# Why VW disables hatch brake lights in US while Audi does not?



## jackalopephoto (Jul 5, 2015)

Every Volkswagen car that I know of comes from the factory with the inner hatch/trunk mounted lights set to work only as marker lights at night. Lighting up for brakes is limited to the outer lights. 

I have seen posts on various forums that US DOT regulations prohibit brake lights on any movable part of the car (eg https://www.reddit.com/r/cars/comments/6mhiuk/eli5_why_cant_cars_have_brake_lamps_on_their/dk25ffg/ ) 

However that is clearly not true because Audi vehicles have the hatch mounted lights set to work as brake lights. I saw an Audi A6 that did this and thought it was modded, so I asked on the local Euro car group and they said it's standard for all Audis.

So I believe the regulations allow the hatch lights as long as there are also body mounted brake lights. So why would Volkswagen choose to disable 2 out of 5 brake lights for *Volkswagen branded* cars specifically? Why not retain the added safety of a broader illuminated area like they do with Audi models?


----------



## jackalopephoto (Jul 5, 2015)

No one has an explanation for this?


----------



## TooOldForThis (Aug 28, 2007)

jackalopephoto said:


> No one has an explanation for this?


Audi's cost more 

Sent from my SM-G965U using Tapatalk


----------



## jeff8407 (Feb 22, 2015)

TooOld is right, I think it is called brand segmentation.

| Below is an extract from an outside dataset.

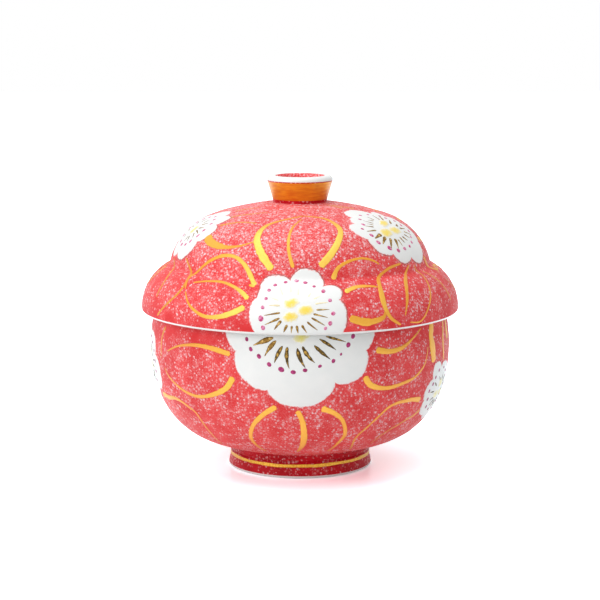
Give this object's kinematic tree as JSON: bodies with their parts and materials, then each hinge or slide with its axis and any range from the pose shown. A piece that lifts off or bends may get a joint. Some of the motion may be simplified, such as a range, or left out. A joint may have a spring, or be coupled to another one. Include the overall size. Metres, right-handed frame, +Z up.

You are also correct that the US has a law were brake lights can't be on the trunk, hatch, or rear opening of a vehicle by themselves(you can thank Chrysler K-cars and Minivans for this law....)


----------



## jerrymander (Aug 27, 2014)

VCDS lets you code them back in, if you want to do so


----------



## IFlyGTI (Feb 26, 2001)

jeff8407 said:


> TooOld is right, I think it is called brand segmentation.
> 
> You are also correct that *the US has a law were brake lights can't be on the trunk, hatch, or rear opening of a vehicle by themselves*(you can thank Chrysler K-cars and Minivans for this law....)


Ummm...








Audi Q7 for reference... Are their reflectors their way around that lil hiccup?


----------